BIOLOGICAL AND CLIMATE CONTROLS ON CALCIUM CARBONATE PRECIPITATION IN A SMALL FIRST ORDER DRAINAGE BASIN, SEVILLETA LONG TERM ECOLOGICAL RESEARCH SITE, NEW MEXICO. USA

The precipitation of calcium carbonate is a diagnostic feature of soils developing in semi-arid environments. Empirical data show a relationship between the depth to calcium carbonate precipitation and average annual rainfall. Other studies have also shown that micro- biological organisms play a role in determining the location of calcium carbonate precipitation within a soil profile, principally through their influence on PCO2 which controls the concentration of HCO- ions in the soil. On the Sevilleta LTER a small first order drainage basin displays a dramatic change in vegetation with an arid Chihuahuan Desert grassland (creosote/black gramma grassland ) on the south facing slope and a mesic Great Plains grassland (Juniper/black gramma grassland) on the north facing slope. Conventional wisdom attributes these changes to differences in solar radiation experienced by the different slope orientations resulting in variation in soil moisture regime.

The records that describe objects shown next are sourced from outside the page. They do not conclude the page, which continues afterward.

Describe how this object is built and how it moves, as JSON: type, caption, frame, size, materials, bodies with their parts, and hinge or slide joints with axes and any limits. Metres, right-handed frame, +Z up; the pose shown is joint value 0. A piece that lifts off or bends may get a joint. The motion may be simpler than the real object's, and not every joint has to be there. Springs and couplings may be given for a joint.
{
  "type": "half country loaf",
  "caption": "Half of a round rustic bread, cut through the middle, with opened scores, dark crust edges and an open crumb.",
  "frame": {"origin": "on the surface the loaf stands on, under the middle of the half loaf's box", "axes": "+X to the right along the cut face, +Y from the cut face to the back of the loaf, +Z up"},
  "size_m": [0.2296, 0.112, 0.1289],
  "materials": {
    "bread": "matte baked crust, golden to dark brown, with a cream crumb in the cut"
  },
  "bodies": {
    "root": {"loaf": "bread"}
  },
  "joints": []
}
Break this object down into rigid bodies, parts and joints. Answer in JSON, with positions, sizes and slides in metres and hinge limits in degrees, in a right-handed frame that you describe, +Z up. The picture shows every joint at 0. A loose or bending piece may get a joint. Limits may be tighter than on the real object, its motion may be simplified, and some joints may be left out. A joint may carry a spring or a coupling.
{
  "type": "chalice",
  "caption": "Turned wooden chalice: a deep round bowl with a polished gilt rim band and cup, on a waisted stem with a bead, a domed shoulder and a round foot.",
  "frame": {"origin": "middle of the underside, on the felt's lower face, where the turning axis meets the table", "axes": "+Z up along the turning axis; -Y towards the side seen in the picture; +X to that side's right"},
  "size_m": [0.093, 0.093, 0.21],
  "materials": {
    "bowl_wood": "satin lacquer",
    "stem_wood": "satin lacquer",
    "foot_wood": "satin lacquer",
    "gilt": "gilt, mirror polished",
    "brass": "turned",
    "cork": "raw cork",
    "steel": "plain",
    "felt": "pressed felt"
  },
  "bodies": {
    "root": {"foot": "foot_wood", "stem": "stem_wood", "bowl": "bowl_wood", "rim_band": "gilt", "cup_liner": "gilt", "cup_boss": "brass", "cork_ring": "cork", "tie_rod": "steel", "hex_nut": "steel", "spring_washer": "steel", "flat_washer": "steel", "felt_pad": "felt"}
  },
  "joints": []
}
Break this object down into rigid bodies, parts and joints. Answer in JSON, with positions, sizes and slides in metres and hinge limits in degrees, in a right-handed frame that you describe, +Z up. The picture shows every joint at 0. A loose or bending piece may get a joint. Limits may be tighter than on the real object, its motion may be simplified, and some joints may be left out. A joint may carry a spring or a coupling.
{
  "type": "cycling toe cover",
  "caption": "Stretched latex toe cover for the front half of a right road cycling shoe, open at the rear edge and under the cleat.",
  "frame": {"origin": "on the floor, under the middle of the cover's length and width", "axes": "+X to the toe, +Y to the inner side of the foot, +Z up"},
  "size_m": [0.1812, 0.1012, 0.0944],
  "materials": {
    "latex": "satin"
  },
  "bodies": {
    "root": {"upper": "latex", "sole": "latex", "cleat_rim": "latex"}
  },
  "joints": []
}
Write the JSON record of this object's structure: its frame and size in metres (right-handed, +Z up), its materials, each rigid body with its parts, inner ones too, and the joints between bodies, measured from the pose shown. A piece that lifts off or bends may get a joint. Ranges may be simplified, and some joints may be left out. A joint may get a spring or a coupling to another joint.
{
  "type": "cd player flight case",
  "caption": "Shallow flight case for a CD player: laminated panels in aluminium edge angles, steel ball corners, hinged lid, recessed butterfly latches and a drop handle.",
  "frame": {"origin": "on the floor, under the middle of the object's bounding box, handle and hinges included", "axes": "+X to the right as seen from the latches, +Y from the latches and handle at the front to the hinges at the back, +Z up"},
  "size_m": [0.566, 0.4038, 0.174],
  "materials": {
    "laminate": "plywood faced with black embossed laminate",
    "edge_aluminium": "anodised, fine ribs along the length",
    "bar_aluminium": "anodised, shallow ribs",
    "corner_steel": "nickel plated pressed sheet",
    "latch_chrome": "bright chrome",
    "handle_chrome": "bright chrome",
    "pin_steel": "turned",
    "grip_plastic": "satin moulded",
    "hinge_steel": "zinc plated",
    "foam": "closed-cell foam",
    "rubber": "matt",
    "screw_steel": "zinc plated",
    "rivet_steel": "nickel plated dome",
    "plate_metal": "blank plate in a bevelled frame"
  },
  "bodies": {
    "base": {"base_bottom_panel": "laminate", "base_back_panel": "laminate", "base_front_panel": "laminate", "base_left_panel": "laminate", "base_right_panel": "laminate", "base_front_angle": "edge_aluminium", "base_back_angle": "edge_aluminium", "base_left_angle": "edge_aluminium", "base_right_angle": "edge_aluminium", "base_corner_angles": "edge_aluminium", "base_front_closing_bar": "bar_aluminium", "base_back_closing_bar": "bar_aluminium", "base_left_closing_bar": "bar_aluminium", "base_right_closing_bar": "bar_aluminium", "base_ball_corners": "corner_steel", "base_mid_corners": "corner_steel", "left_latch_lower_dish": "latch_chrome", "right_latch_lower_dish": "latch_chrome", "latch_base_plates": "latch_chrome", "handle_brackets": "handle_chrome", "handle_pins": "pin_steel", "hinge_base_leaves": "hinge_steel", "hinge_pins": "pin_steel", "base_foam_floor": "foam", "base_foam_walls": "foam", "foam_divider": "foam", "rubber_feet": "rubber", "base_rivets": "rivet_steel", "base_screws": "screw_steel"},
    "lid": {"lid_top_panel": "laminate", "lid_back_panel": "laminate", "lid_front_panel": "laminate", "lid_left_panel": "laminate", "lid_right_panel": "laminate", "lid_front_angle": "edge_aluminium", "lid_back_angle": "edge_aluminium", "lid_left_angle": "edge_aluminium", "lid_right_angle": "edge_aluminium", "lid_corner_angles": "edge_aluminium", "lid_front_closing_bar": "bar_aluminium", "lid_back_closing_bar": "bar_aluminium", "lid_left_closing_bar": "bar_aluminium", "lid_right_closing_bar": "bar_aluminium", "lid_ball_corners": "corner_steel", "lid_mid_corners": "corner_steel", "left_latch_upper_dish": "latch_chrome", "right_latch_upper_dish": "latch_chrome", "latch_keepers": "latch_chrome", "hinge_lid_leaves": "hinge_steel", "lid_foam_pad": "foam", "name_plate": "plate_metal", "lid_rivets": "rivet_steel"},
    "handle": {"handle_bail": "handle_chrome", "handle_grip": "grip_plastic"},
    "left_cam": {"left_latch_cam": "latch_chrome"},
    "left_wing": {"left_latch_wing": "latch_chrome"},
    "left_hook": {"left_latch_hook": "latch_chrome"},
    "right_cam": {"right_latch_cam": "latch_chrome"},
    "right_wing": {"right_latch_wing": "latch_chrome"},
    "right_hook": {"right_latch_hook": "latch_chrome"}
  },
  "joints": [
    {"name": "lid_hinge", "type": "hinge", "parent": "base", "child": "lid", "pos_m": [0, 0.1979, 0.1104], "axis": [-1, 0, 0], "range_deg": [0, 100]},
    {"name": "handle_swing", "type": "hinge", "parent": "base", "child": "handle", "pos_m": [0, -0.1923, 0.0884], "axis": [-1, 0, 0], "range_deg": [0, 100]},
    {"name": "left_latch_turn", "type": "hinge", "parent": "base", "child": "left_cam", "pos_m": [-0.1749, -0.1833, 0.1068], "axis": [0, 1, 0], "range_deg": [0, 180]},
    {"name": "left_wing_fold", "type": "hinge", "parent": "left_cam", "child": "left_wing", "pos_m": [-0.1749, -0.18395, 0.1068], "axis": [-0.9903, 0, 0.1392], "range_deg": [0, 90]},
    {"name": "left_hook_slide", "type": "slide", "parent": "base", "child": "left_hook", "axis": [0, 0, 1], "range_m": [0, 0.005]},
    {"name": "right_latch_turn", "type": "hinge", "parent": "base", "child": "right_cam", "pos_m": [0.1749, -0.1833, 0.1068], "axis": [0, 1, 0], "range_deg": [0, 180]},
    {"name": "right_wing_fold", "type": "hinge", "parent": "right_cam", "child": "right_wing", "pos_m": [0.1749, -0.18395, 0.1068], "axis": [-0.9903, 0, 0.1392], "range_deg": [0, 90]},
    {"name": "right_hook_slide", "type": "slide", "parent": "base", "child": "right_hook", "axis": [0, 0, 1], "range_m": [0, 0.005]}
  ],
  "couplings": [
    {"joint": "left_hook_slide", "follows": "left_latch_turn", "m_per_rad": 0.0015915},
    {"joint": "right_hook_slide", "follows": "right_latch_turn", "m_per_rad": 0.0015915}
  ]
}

An understanding of soil forming processes would suggest that if there are significantly different climates on the opposing hillslopes then eventually different soils will also form.. Significant variation in the amount and depth of calcium carbonate was found in the soils throughout the drainage basin. On the shady north facing slope, soils have higher moisture retention and a more active vegetation community resulting in higher PCO2 and ultimately higher levels of CaCO3 than the soils on the drier south facing slope. At the head of the basin however, a sequence of soils downslope shows a progressive increase in depth to CaCO3 to the point where the lowest soil in the sequence has no calcium carbonate at all. Thus regional precipitation is a poor estimate of pedogenic calcium carbonate characteristics in sloping terrain. The pattern of calcium carbonate precipitation in the drainage basin shows complex relationships to soil moisture regime. Greater moisture availability on shady north facing slopes causes increased biological activity, higher PCO2 and more soil carbonate. In the convergent head slope of the drainage basin the moisture flux enhanced by topography causes complete leaching of pedogenic CaCO3 from the soil profile.